### [What is being asked]
Word for word, restate every line of the listing that follows.
═══ Provided material
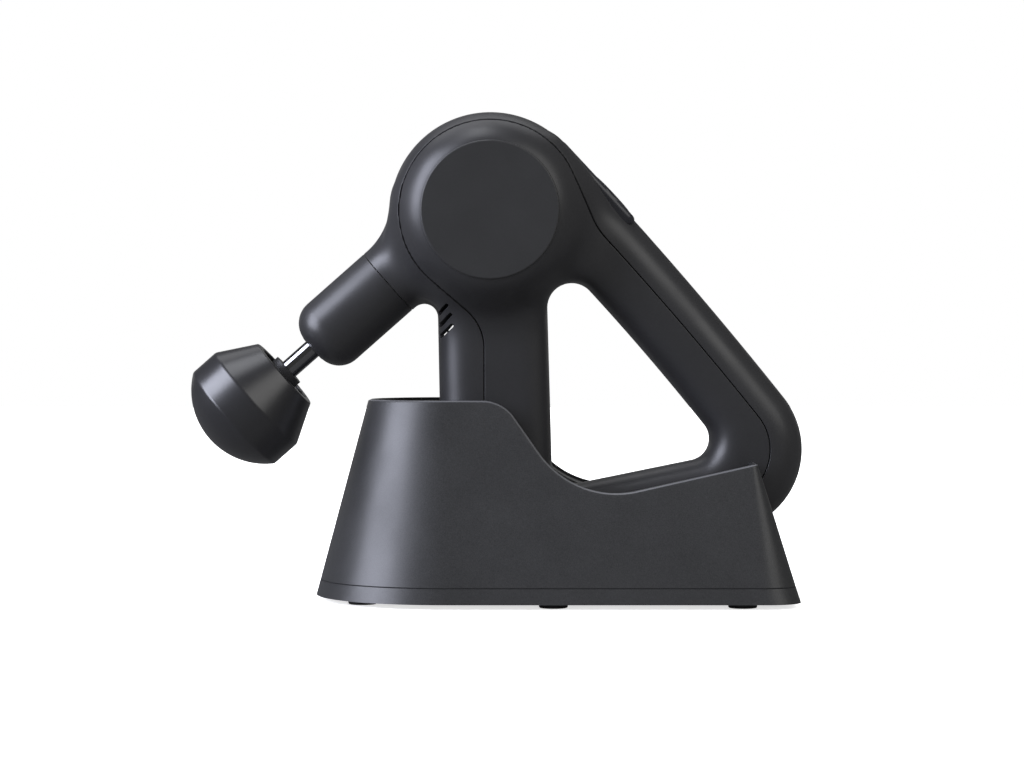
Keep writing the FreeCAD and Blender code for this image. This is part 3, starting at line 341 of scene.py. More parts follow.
# ---------------------------------------------------------------- mesh building
def surface_net(field, low, high, step):
    """Quad mesh of the surface where the field changes sign inside a box."""
    axes = [np.arange(a, b + step, step) for a, b in zip(low, high)]
    grid = np.stack(np.meshgrid(*axes, indexing="ij"), -1)
    value = field(grid.reshape(-1, 3)).reshape(grid.shape[:3])
    cells = [n - 1 for n in value.shape]
    total = np.zeros(cells + [3])
    count = np.zeros(cells)
    crossings = []
    for axis in range(3):
        first = np.moveaxis(value, axis, 0)[:-1]
        second = np.moveaxis(value, axis, 0)[1:]
        crossing = (first < 0) != (second < 0)
        share = np.where(crossing, first / np.where(crossing, first - second, 1), 0)
        spot = np.moveaxis(grid, axis, 0)[:-1].copy()
        spot[..., axis] += share * step
        spot[~crossing] = 0
        crossings.append((crossing, first < 0))
        crossing = np.moveaxis(crossing, 0, axis)
        spot = np.moveaxis(spot, 0, axis)
        others = [k for k in range(3) if k != axis]
        for da in (0, 1):
            for db in (0, 1):
                window = [slice(0, cells[k]) for k in range(3)]
                window[others[0]] = slice(da, da + cells[others[0]])
                window[others[1]] = slice(db, db + cells[others[1]])
                total += spot[tuple(window)]
                count += crossing[tuple(window)]
    used = count > 0
    index = np.full(cells, -1)
    index[used] = np.arange(used.sum())
    points = total[used] / count[used][:, None]
    quads = []
    for axis, (crossing, rising) in enumerate(crossings):
        b, c = (axis + 1) % 3, (axis + 2) % 3
        at = np.argwhere(np.moveaxis(crossing, 0, axis))
        out = np.moveaxis(rising, 0, axis)[tuple(at.T)]
        inside = ((at[:, b] > 0) & (at[:, b] < cells[b]) & (at[:, c] > 0) & (at[:, c] < cells[c]))
        at, out = at[inside], out[inside]
        corners = []
        for db, dc in ((-1, -1), (0, -1), (0, 0), (-1, 0)):
            cell = at.copy()
            cell[:, b] += db
            cell[:, c] += dc
            corners.append(index[tuple(cell.T)])
        quad = np.stack(corners, 1)
        quad[~out] = quad[~out][:, ::-1]
        quads.append(quad)
    return points, np.concatenate(quads)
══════
### [Exercise output]
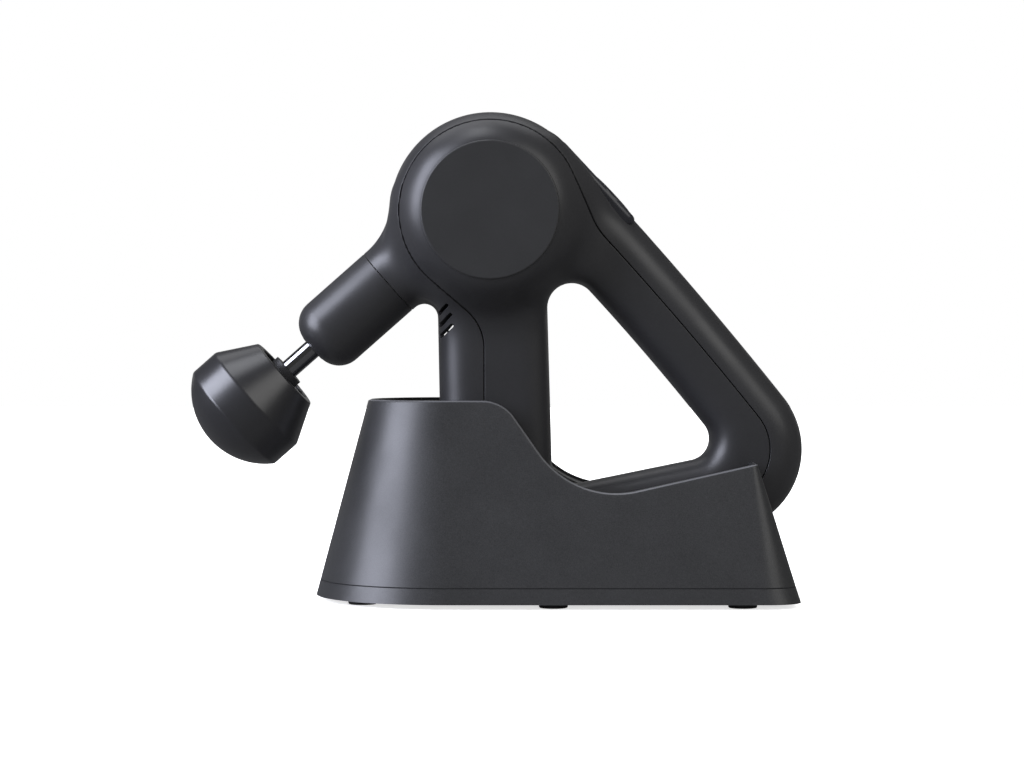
Keep writing the FreeCAD and Blender code for this image. This is part 3, starting at line 341 of scene.py. More parts follow.
# ---------------------------------------------------------------- mesh building
def surface_net(field, low, high, step):
    """Quad mesh of the surface where the field changes sign inside a box."""
    axes = [np.arange(a, b + step, step) for a, b in zip(low, high)]
    grid = np.stack(np.meshgrid(*axes, indexing="ij"), -1)
    value = field(grid.reshape(-1, 3)).reshape(grid.shape[:3])
    cells = [n - 1 for n in value.shape]
    total = np.zeros(cells + [3])
    count = np.zeros(cells)
    crossings = []
    for axis in range(3):
        first = np.moveaxis(value, axis, 0)[:-1]
        second = np.moveaxis(value, axis, 0)[1:]
        crossing = (first < 0) != (second < 0)
        share = np.where(crossing, first / np.where(crossing, first - second, 1), 0)
        spot = np.moveaxis(grid, axis, 0)[:-1].copy()
        spot[..., axis] += share * step
        spot[~crossing] = 0
        crossings.append((crossing, first < 0))
        crossing = np.moveaxis(crossing, 0, axis)
        spot = np.moveaxis(spot, 0, axis)
        others = [k for k in range(3) if k != axis]
        for da in (0, 1):
            for db in (0, 1):
                window = [slice(0, cells[k]) for k in range(3)]
                window[others[0]] = slice(da, da + cells[others[0]])
                window[others[1]] = slice(db, db + cells[others[1]])
                total += spot[tuple(window)]
                count += crossing[tuple(window)]
    used = count > 0
    index = np.full(cells, -1)
    index[used] = np.arange(used.sum())
    points = total[used] / count[used][:, None]
    quads = []
    for axis, (crossing, rising) in enumerate(crossings):
        b, c = (axis + 1) % 3, (axis + 2) % 3
        at = np.argwhere(np.moveaxis(crossing, 0, axis))
        out = np.moveaxis(rising, 0, axis)[tuple(at.T)]
        inside = ((at[:, b] > 0) & (at[:, b] < cells[b]) & (at[:, c] > 0) & (at[:, c] < cells[c]))
        at, out = at[inside], out[inside]
        corners = []
        for db, dc in ((-1, -1), (0, -1), (0, 0), (-1, 0)):
            cell = at.copy()
            cell[:, b] += db
            cell[:, c] += dc
            corners.append(index[tuple(cell.T)])
        quad = np.stack(corners, 1)
        quad[~out] = quad[~out][:, ::-1]
        quads.append(quad)
    return points, np.concatenate(quads)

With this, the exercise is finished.